The phone rang five times before Colin was able to get to it, and he let
it finish it's sixth before he answered it. It was John, of course, 
asking about scoring sometime today. 

“Yeah mate, sure, just pop round and I'll fix y' up”, he said. John was
by far Colin's best customer. Once every fortnight, on dole day, John 
would ride around to collect his goodies. Very regular, always had the 
cash, an absolute dream to do business with. They had been through a 
lot of shit together, he and John, and were best mates. 

“Um, yeah... that's the problem, mate. Some prick nicked me bike...”,
John said. 

“Ah shit, not that flash green one?” 

“Nah – well, yeah... but I think it was red this week, some nice
pin-striping too...” 

“Ah right – those kids, eh?” 

“Yeah mate... I don't reckon it was them that pinched it tho ‘cause
they've been hangin' round the front all morning, with a brand-new set 
of tyres and some spanners, frowning their little arses off...” 

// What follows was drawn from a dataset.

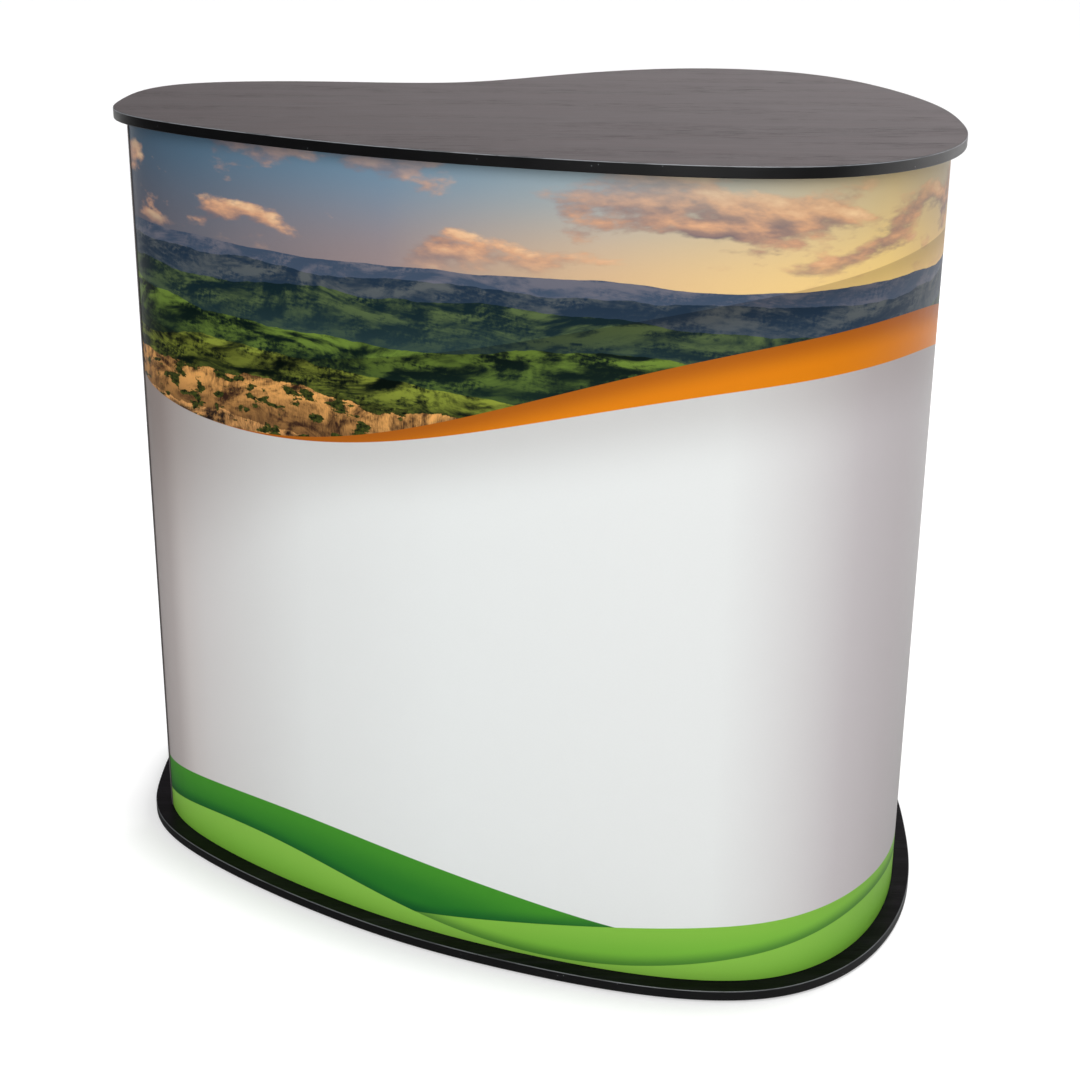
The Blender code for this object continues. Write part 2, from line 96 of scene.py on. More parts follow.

“Ah righto, yeah... Tell ya what mate, I'm heading out tomorrow, to see
that bird I was tellin' you about. I'll zip ‘round after with your 
gear, and give you a bit of a rundown, too...” 

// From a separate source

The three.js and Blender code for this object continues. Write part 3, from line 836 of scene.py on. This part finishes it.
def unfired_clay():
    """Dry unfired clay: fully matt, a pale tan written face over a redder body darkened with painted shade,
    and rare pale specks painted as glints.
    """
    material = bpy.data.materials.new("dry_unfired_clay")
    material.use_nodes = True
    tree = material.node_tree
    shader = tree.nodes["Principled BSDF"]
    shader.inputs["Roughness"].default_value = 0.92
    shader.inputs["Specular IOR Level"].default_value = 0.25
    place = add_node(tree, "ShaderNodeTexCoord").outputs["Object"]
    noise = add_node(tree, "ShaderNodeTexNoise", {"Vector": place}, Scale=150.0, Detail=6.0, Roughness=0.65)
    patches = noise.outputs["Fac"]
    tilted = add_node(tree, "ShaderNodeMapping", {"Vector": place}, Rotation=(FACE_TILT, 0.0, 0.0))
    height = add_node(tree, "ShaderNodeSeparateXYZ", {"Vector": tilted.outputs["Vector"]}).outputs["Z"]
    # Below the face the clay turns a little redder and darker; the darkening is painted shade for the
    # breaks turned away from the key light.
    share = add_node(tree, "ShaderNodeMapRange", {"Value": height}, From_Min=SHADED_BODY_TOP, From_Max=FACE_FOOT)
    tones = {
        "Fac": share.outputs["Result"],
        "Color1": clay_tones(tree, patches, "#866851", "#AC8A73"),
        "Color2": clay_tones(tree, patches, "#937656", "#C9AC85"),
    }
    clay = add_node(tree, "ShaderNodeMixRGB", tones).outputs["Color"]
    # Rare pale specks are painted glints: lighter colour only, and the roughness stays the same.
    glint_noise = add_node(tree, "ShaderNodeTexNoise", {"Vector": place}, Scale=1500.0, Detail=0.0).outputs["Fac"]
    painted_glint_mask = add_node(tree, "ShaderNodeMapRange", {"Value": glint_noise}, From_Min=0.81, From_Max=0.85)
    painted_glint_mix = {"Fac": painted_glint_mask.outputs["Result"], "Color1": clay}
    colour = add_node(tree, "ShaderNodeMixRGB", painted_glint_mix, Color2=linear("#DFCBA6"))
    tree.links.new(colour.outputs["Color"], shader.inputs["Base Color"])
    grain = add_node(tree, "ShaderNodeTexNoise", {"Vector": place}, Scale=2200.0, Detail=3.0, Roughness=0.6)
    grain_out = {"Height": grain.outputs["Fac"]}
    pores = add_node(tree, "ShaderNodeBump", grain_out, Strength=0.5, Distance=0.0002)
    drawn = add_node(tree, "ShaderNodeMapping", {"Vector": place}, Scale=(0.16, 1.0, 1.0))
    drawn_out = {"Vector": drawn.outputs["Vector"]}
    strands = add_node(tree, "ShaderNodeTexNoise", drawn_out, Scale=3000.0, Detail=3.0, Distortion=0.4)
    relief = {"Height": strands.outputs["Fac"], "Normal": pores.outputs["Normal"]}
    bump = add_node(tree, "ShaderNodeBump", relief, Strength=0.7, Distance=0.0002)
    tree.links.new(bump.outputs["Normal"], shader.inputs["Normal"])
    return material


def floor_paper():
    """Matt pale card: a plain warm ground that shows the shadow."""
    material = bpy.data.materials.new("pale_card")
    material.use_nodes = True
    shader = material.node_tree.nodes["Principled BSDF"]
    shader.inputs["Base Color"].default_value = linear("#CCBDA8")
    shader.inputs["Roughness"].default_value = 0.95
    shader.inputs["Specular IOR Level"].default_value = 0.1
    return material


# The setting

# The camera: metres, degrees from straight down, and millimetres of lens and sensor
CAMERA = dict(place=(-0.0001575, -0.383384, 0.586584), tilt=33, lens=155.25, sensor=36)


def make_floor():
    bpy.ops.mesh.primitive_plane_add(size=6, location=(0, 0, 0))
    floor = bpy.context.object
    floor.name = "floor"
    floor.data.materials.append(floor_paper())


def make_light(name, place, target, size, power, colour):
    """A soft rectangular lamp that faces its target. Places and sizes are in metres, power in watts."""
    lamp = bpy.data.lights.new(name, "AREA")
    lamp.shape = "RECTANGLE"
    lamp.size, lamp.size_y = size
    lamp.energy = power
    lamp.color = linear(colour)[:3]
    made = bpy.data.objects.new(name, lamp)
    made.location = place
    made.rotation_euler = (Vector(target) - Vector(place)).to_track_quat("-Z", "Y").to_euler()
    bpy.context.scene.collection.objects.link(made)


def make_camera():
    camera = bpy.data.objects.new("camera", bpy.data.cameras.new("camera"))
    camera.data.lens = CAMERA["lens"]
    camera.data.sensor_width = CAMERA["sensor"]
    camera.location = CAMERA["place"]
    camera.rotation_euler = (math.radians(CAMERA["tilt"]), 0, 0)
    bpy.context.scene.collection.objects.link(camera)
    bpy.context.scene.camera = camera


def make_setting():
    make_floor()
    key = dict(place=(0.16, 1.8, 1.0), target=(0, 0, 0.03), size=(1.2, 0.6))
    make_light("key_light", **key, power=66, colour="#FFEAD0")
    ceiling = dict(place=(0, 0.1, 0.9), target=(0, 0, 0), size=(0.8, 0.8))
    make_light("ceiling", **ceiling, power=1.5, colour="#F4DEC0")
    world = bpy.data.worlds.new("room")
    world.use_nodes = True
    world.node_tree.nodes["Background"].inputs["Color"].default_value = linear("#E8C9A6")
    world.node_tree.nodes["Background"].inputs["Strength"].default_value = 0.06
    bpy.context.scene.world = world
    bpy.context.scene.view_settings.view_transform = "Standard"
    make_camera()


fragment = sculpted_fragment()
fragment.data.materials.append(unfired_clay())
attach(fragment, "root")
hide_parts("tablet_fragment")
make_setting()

“Sounds good mate, sounds good...” 

John, again. 

Two days passed. Not only was John's stash depleted, he had since ground
up and smoked his wooden pot-pipe, his meagre collection of gourmet 
herbs, a clipping of hair and some lint of questionable origin he found 
behind the couch. He was desperate – he was starting to have unusual 
and worrying thoughts, thoughts that questioned his direction in life. 
He picked up the phone again. 

He had rung Colin countless times already (he had actually lost count
the second time), but the phone had rung out. It rang four times, and 
was picked up. 

“Hullo?” 

“Um... Hey... Colin...? 

“There's no-one here by that name ...” 

“What the... who the hell are you then?” 

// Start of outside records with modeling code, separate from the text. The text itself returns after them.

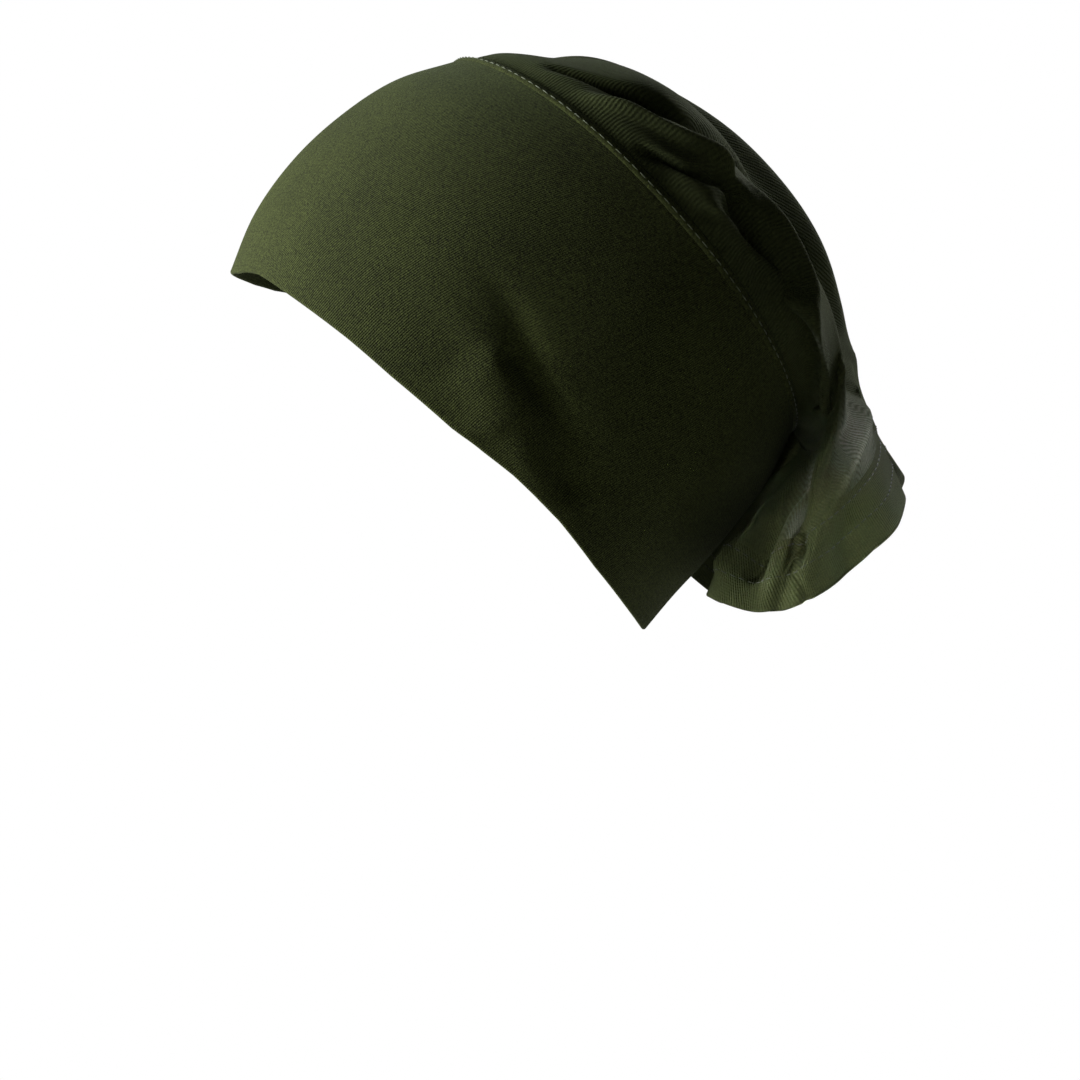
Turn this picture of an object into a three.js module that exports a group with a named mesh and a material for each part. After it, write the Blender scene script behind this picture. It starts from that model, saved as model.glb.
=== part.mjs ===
// Hijab underscarf cap: a doubled jersey band round the face, sewn to a single jersey tube that falls behind
// the head and ends in a turned hem. Millimetres, +X to the back of the head, -Y to the wearer's left, +Z up.
// The origin is inside the crown at the seam, where the cap sits on a head.
import * as THREE from 'three';

// Sizes of the worn cap
const headLength = 183; // forehead to the back of the band
const headHeight = 182; // crown to the nape edge of the band
const headWidth = 154; // across the band at its widest
const tailDrop = 137; // crown to the back of the hem
const tailWidth = 144; // across the tube's mouth
const foldHeight = 10; // the unit that the fold tables are shares of
const napeHollow = 20; // how deep the mouth's front side gives way to the nape
const underPush = 10.5; // how far the tube's underside stands off the back of the head
const underTuck = 0.8; // height of the tucks in the tube's underside
const bandWall = 1.8; // two layers of jersey
const tubeWall = 1; // one layer
const hemWall = 1.8; // the turned hem
const hemDepth = 20; // at the back of the mouth
const seamWidth = 2.7;
const seamProud = 0.7; // height of the seam strip over the band
const ditchDepth = 0.8; // the tube starts this far below the band's surface
const pieceGap = 0.4;
const hemGap = 0.9; // between the tube and the hem's thicker edge

// How the loops change along the cap
const crownSquare = 2.2; // the loops' exponent over the head
const mouthSquare = 2.6; // and at the mouth
const mouthEgg = 0.32; // how much narrower the mouth is at the back
const mouthFrom = 0.5; // share of the tail where it starts to open to the mouth
const underReach = 0.075; // how far round the push and the hollow reach, a share of a turn
const pushFrom = 0.3; // the push's start and end along the tail
const pushTo = 1.1;
const tuckReach = 0.12;
const tuckCount = 5; // along the tail
const tuckStart = [0.05, 0.25]; // where the tucks rise
const tuckEnd = [0.8, 1]; // and fade
const ditchReach = 0.03;
const foldFade = 0.25; // share of a fold's length over which it rises or fades

// Mesh density
const bandAround = 56;
const bandAlong = 10;
const tailAround = 84;
const tailAlong = 22;
const hemAlong = 2;
const seamEasing = 1.3; // above 1, the tail's steps crowd towards the seam
const clothPasses = 4; // rounds of easing for the tube's cloth
const normalPasses = 2; // and for a wall's inner face
const gather = 0.5; // share by which the columns crowd towards the folds at the top and the underside

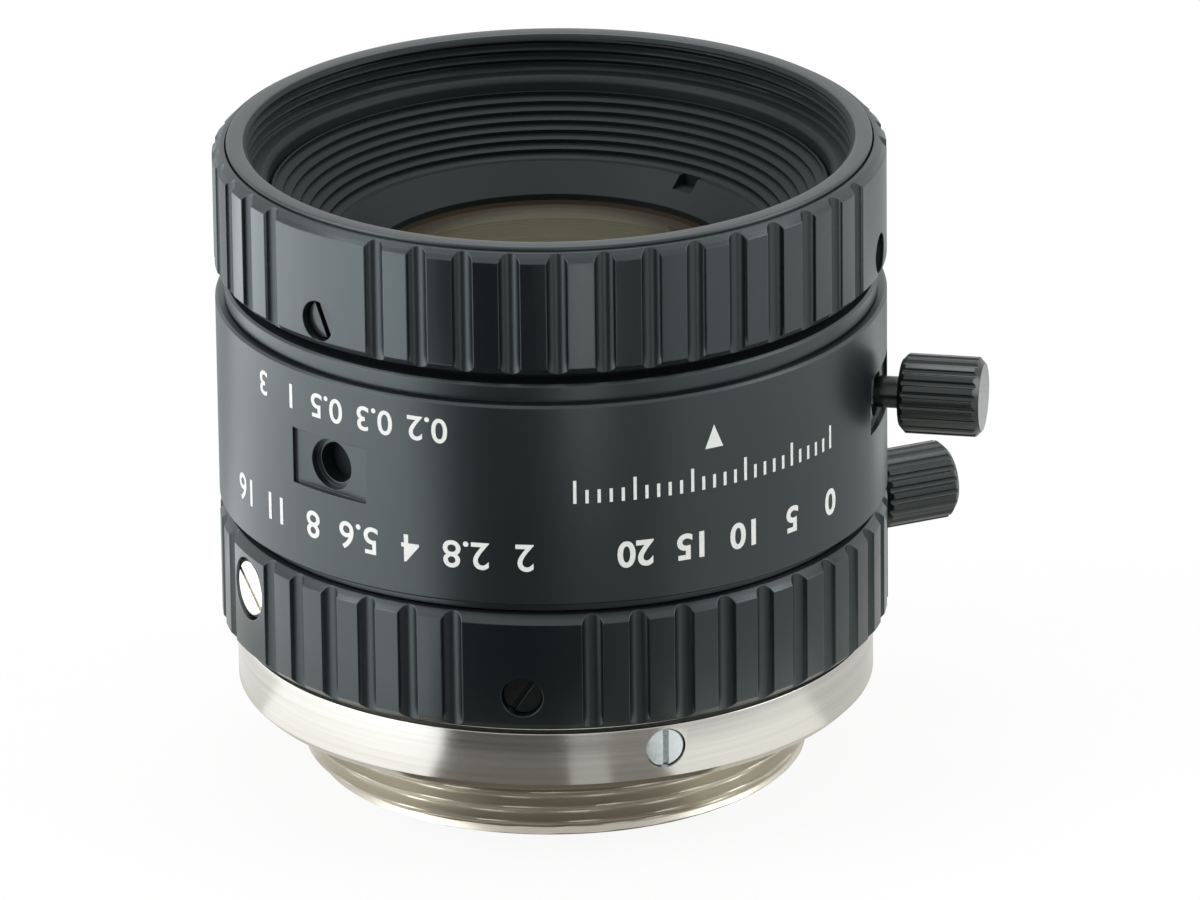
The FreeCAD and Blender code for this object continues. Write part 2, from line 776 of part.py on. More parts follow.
# Focus grip ring: an aluminium ring pushed up the sleeve against its rim. It
# has three rows of flutes, and three plain panels with a set screw in each.
focus_ring = new_body("focus_grip_ring")
focus_bore = f"({seat_radius} + seat_fit)"
rim_recess = f"({rim_radius} + rim_gap)"
turned(
    focus_ring,
    "Ring",
    [
        (focus_bore, focus_base_z),
        (f"{body_radius} - focus_ring_edge", focus_base_z),
        (body_radius, f"{focus_base_z} + focus_ring_edge"),
        (body_radius, f"{focus_top_z} - focus_ring_edge"),
        (f"{body_radius} - focus_ring_edge", focus_top_z),
        (rim_recess, focus_top_z),
        (rim_recess, rim_base),
        (focus_bore, rim_base),
    ],
)
focus_hole = turned(
    focus_ring,
    "ScrewHole",
    hole_outline(f"{focus_bore} - 1", past_body, tapped_radius),
    "Groove",
    "H_Axis",
    "focus_panel_turn",
    focus_screw_z,
)
around(focus_ring, "ScrewHoles", [focus_hole], "3")
for sector in range(3):
    first = f"(focus_panel_turn + {120 * sector} + {row_start})"
    flute_row(focus_ring, f"Flutes{sector}", focus_base_z, focus_top_z, first, row_count)
keep(focus_ring, "focus_grip_ring")

# Three set screws hold the focus grip ring on the sleeve
set_screws(
    "focus_set_screws",
    "focus_panel_turn",
    focus_screw_z,
    f"({seat_radius} + seat_fit / 2)",
    f"({body_radius} - set_screw_recess)",
    3,
    "25",
)

# Iris grip ring: it turns on the barrel's neck between the collar and the mount
# ring. The drive screw's head is sunk in it, in place of the middle flute of
# one row.
iris_ring = new_body("iris_grip_ring")
turned(
    iris_ring,
    "Ring",
    ring_outline(iris_bore, body_radius, iris_base_z, iris_top_z, "iris_ring_edge"),
)
drive_seat = f"({body_radius} - drive_head_recess - drive_head_height)"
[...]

“Listen, I'm Tom, I'm looking after Colin's place – and his wife – while
he's gone...” 

“Like fuck you are...”, he yelled down the phone. John's painfully lucid
mind lurched. “Where the hell is he then, eh?”. 

“He's been arrested, you friggin' pothead moron. They've got him at
Hill's. He was done shagging his ugly-arsed girlfriend in the park - 
one pocket full of weed, the other chock-a-block full of home-grown 
tobacco, the stuff that really shits ‘em. Your not gonna see your silly 
bloody mate for five to ten, I would imagine... Not even I would 
represent his scum...” 

A snigger, a click, and the phone was dead. John was utterly motionless
for a long, long while. 

When he did finally move, it was with a conviction and determination
John hadn't exhibited in, well, ever. He blacked his face with grease. 
He lit a tailor-made cigarette, and coughed on the chemical. He got his 
crowbar, a torch and a hacksaw. He called a cab. 

“Yeah... yeah... just one travelling... where to...? Yeah, I'm goin' to
the prison...” 

He needed to help him. He needed to escape.